Hampstead Grove is a street in Hampstead in the London Borough of Camden. It heads northwards from Holly Hill running towards Hampstead Heath, but curving back towards Lower Terrace which connects it to the Heath. It runs roughly parallel to Heath Street to its east. It takes its name from the groves of trees that marked the landscape.

The first reference to the street is in 1831, when it was known as The Grove (a name that also at times included Admiral's Walk and Upper and Lower Terrace). In 1937, to avoid confusion with The Grove in Highgate, the name was changed to Hampstead Grove. One of Hampstead's two historic windmills was located here. It contains a large number of eighteenth and nineteenth century properties. The Grade I Fenton House, now belonging to the National Trust, is on the west side of the road and is the oldest surviving mansion in Hampstead dating back to 1693. Other listed buildings include Old Grove House and New Grove House. Notable residents have included the writer George du Maurier, his son the actor Gerald du Maurier, the artist Brian Robb, the novelist Mary Webb and Lord Cottesloe.
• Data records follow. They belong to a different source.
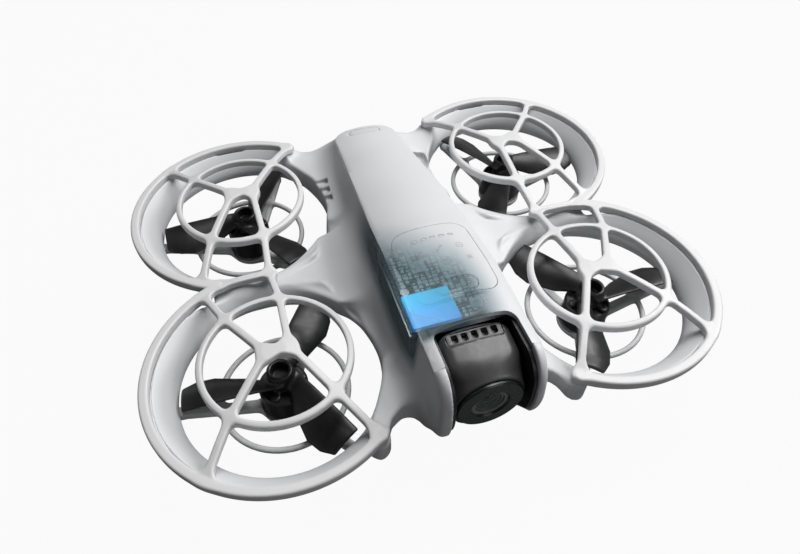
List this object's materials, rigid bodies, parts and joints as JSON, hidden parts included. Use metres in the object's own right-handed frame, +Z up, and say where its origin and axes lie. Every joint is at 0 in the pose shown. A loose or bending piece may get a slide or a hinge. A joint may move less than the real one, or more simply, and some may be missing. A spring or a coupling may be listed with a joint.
{
  "type": "mini palm drone",
  "caption": "Palm-sized camera drone with ducted propellers under open guards, a tilting camera in a forked nose and a slide-out battery.",
  "frame": {"origin": "on the surface that the drone rests on, under the middle of its bounding box", "axes": "+Z up, the camera looks along -Y, +X to the drone's left"},
  "size_m": [0.157, 0.1282, 0.0483],
  "materials": {
    "shell": "fine matte moulded texture",
    "cover": "fine matte moulded texture",
    "panel": "smooth matte",
    "buttons": "smooth matte",
    "guard": "fine matte moulded texture",
    "cage": "fine matte moulded texture",
    "propeller": "satin",
    "bell": "satin black",
    "stator": "lacquered windings on laminated steel",
    "liner": "matte black",
    "camera_body": "satin",
    "camera_trim": "satin",
    "lens_plate": "semi-gloss",
    "lens_barrel": "fine turned rings",
    "lens_glass": "coated glass",
    "steel": "machined",
    "board": "solder mask",
    "components": "mixed small parts",
    "frame_metal": "pressed sheet",
    "chip": "smooth",
    "lights": "diffuser",
    "belly": "fine matte moulded texture",
    "sensor": "gloss window",
    "battery": "fine matte moulded texture",
    "cells": "foil pouch",
    "latch": "ribbed matte",
    "contacts": "gold plated",
    "antenna": "copper film"
  },
  "bodies": {
    "airframe": {"airframe_shell": "shell", "duct_front_left": "shell", "duct_front_right": "shell", "duct_rear_left": "shell", "duct_rear_right": "shell", "top_cover": "cover", "control_panel": "panel", "camera_bay_liner": "liner", "guard_left": "guard", "guard_right": "guard", "guard_screws": "steel", "motor_cage_front_left": "cage", "motor_cage_front_right": "cage", "motor_cage_rear_left": "cage", "motor_cage_rear_right": "cage", "motor_stator_front_left": "stator", "motor_stator_front_right": "stator", "motor_stator_rear_left": "stator", "motor_stator_rear_right": "stator", "main_board": "board", "board_frame": "frame_metal", "storage_chip": "chip", "board_components": "components", "board_screws": "steel", "belly_cover": "belly", "belly_screws": "steel", "vision_camera": "sensor", "distance_sensor": "sensor", "usb_socket": "steel", "tilt_motor": "frame_metal", "status_lights": "lights", "speed_controller_board": "board", "antennas": "antenna", "battery_connector": "contacts", "button_switches": "components"},
    "rotor_front_left": {"motor_bell_front_left": "bell", "propeller_front_left": "propeller"},
    "rotor_front_right": {"motor_bell_front_right": "bell", "propeller_front_right": "propeller"},
    "rotor_rear_left": {"motor_bell_rear_left": "bell", "propeller_rear_left": "propeller"},
    "rotor_rear_right": {"motor_bell_rear_right": "bell", "propeller_rear_right": "propeller"},
    "camera": {"camera_housing": "camera_body", "camera_vent_panel": "camera_trim", "lens_plate": "lens_plate", "lens_barrel": "lens_barrel", "lens_glass": "lens_glass", "image_sensor_board": "board", "tilt_pins": "steel"},
    "mode_button": {"mode_button": "buttons"},
    "power_button": {"power_button": "buttons"},
    "battery": {"battery_case": "battery", "battery_cells": "cells", "battery_contacts": "contacts"},
    "latch_left": {"battery_latch_left": "latch"},
    "latch_right": {"battery_latch_right": "latch"}
  },
  "joints": [
    {"name": "spin_front_left", "type": "hinge", "parent": "airframe", "child": "rotor_front_left", "pos_m": [0.0448, -0.03044, 0], "axis": [0, 0, 1], "continuous": true},
    {"name": "spin_front_right", "type": "hinge", "parent": "airframe", "child": "rotor_front_right", "pos_m": [-0.0448, -0.03044, 0], "axis": [0, 0, 1], "continuous": true},
    {"name": "spin_rear_left", "type": "hinge", "parent": "airframe", "child": "rotor_rear_left", "pos_m": [0.0448, 0.03044, 0], "axis": [0, 0, 1], "continuous": true},
    {"name": "spin_rear_right", "type": "hinge", "parent": "airframe", "child": "rotor_rear_right", "pos_m": [-0.0448, 0.03044, 0], "axis": [0, 0, 1], "continuous": true},
    {"name": "camera_tilt", "type": "hinge", "parent": "airframe", "child": "camera", "pos_m": [0, -0.051, 0.0335], "axis": [1, 0, 0], "range_deg": [-60, 90]},
    {"name": "mode_button_press", "type": "slide", "parent": "airframe", "child": "mode_button", "axis": [0, 0, -1], "range_m": [0, 0.00035], "stiffness_N_per_m": 800},
    {"name": "power_button_press", "type": "slide", "parent": "airframe", "child": "power_button", "axis": [0, 0, -1], "range_m": [0, 0.00035], "stiffness_N_per_m": 800},
    {"name": "battery_slide", "type": "slide", "parent": "airframe", "child": "battery", "axis": [0, 1, 0], "range_m": [0, 0.062]},
    {"name": "latch_left_press", "type": "slide", "parent": "battery", "child": "latch_left", "axis": [-1, 0, 0], "range_m": [0, 0.0008], "stiffness_N_per_m": 600},
    {"name": "latch_right_press", "type": "slide", "parent": "battery", "child": "latch_right", "axis": [1, 0, 0], "range_m": [0, 0.0008], "stiffness_N_per_m": 600}
  ]
}
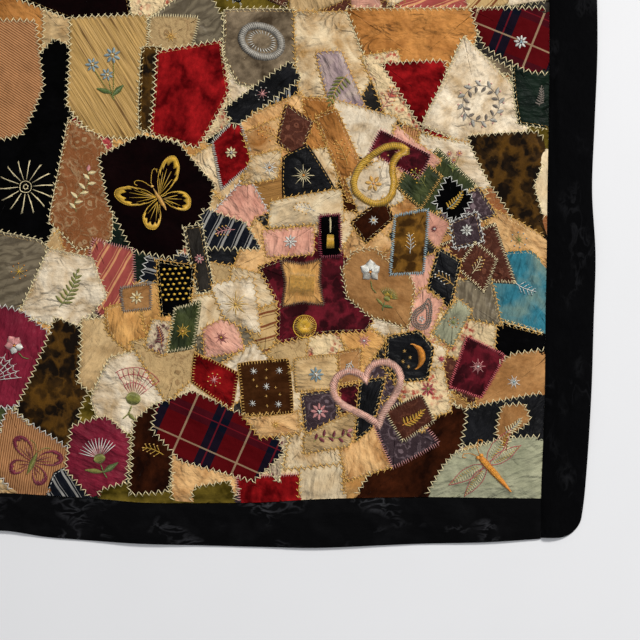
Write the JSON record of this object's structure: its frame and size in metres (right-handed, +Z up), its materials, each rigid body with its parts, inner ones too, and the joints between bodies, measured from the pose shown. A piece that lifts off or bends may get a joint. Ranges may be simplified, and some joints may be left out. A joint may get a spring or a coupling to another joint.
{
  "type": "crazy quilt",
  "caption": "Square crazy quilt lying flat: a patchwork top of irregular silk and velvet pieces, framed by wide black velvet border strips.",
  "frame": {"origin": "under the middle of the pieced top, on the flat underside that rests on the surface", "axes": "+X to the quilt's right-hand side and +Y to its upper edge as seen from above, +Z up out of the patchwork face"},
  "size_m": [1.2292, 1.223, 0.0061],
  "materials": {
    "patchwork": "mixed silk satin, velvet and brocade patches with embroidered seams",
    "black_velvet": "matt black velvet with a faint cool sheen along its creases"
  },
  "bodies": {
    "root": {"pieced_top": "patchwork", "border_right": "black_velvet", "border_left": "black_velvet", "border_lower": "black_velvet", "border_upper": "black_velvet"}
  },
  "joints": []
}
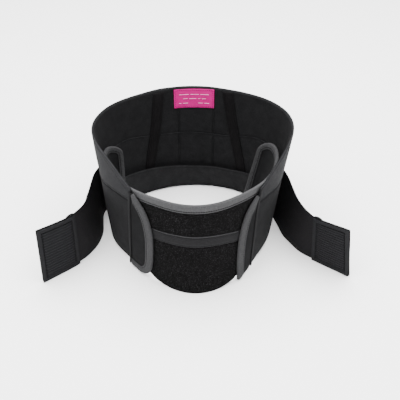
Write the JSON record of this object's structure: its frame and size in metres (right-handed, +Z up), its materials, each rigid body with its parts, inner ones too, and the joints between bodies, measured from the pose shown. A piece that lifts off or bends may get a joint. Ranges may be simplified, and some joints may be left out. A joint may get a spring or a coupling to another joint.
{
  "type": "maternity support belt",
  "caption": "Wide wrap-round maternity support belt standing open: tall laminated back, overlapping bound front flaps, cupped belly panel and two side straps with hook tabs.",
  "frame": {"origin": "centre of the bounding box's bottom face, on the surface the belt stands on", "axes": "+Z up, the belly panel faces -Y, +X to the right seen from the front, toward the right side strap"},
  "size_m": [0.4828, 0.2974, 0.202],
  "materials": {
    "lower_laminate": "matt brushed knit laminated on foam",
    "upper_laminate": "matt brushed knit laminated on foam",
    "lining": "soft matt lining knit",
    "hem": "matt padded knit strip",
    "stay_channel": "smooth woven channel over a flat stay",
    "label": "printed satin",
    "flap_laminate": "matt brushed knit laminated on foam",
    "binding": "soft folded elastic binding",
    "seam_tape": "narrow stitched tape",
    "loop_velour": "brushed loop pile",
    "mid_band_elastic": "folded elastic band",
    "woven_elastic": "woven elastic webbing",
    "hook_tape": "fine hook tape",
    "protector_elastic": "ribbed elastic with a turned border"
  },
  "bodies": {
    "root": {"lower_band": "lower_laminate", "upper_band": "upper_laminate", "lining_lower": "lining", "lining_upper": "lining", "inner_hem": "hem", "stay_left": "stay_channel", "stay_right": "stay_channel", "label": "label", "left_flap": "flap_laminate", "left_flap_binding": "binding", "left_flap_seam": "seam_tape", "right_flap": "flap_laminate", "right_flap_binding": "binding", "right_flap_seam": "seam_tape", "belly_panel": "flap_laminate", "belly_binding": "binding", "belly_loop_upper": "loop_velour", "belly_loop_lower": "loop_velour", "belly_mid_band": "mid_band_elastic", "side_strap_left": "woven_elastic", "hook_tab_left": "hook_tape", "clothing_protector_left": "protector_elastic", "side_strap_right": "woven_elastic", "hook_tab_right": "hook_tape", "clothing_protector_right": "protector_elastic"}
  },
  "joints": []
}
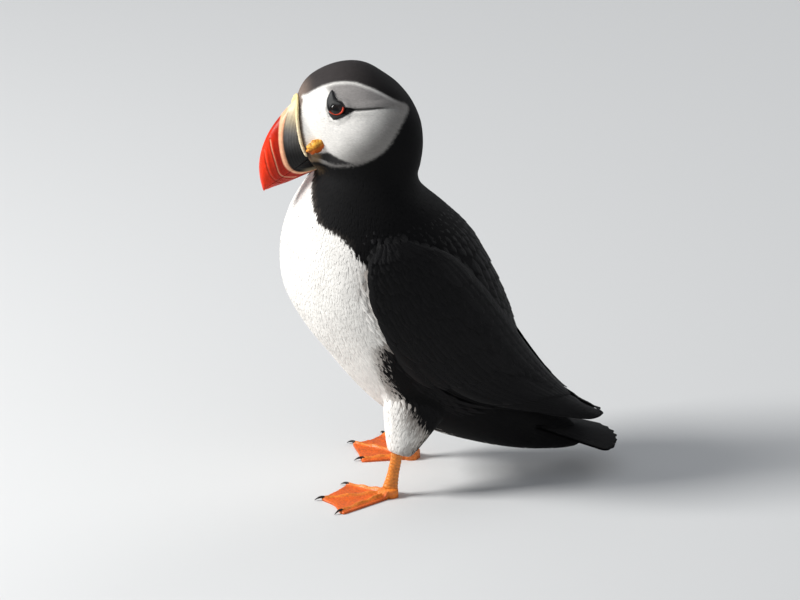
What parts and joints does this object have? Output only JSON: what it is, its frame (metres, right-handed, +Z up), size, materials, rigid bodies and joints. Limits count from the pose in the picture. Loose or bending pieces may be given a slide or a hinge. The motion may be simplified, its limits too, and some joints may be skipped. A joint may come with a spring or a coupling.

Near its northern end is a concealed reservoir, dating back to 1856 and drawing its water from nearby Whitestone Pond, and Hampstead Observatory.

==Bibliography==
- Bebbington, Gillian. London Street Names. Batsford, 1972.
- Cherry, Bridget & Pevsner, Nikolaus. London 4: North. Yale University Press, 2002.
- Wade, Christopher. The Streets of Hampstead. Camden History Society, 2000.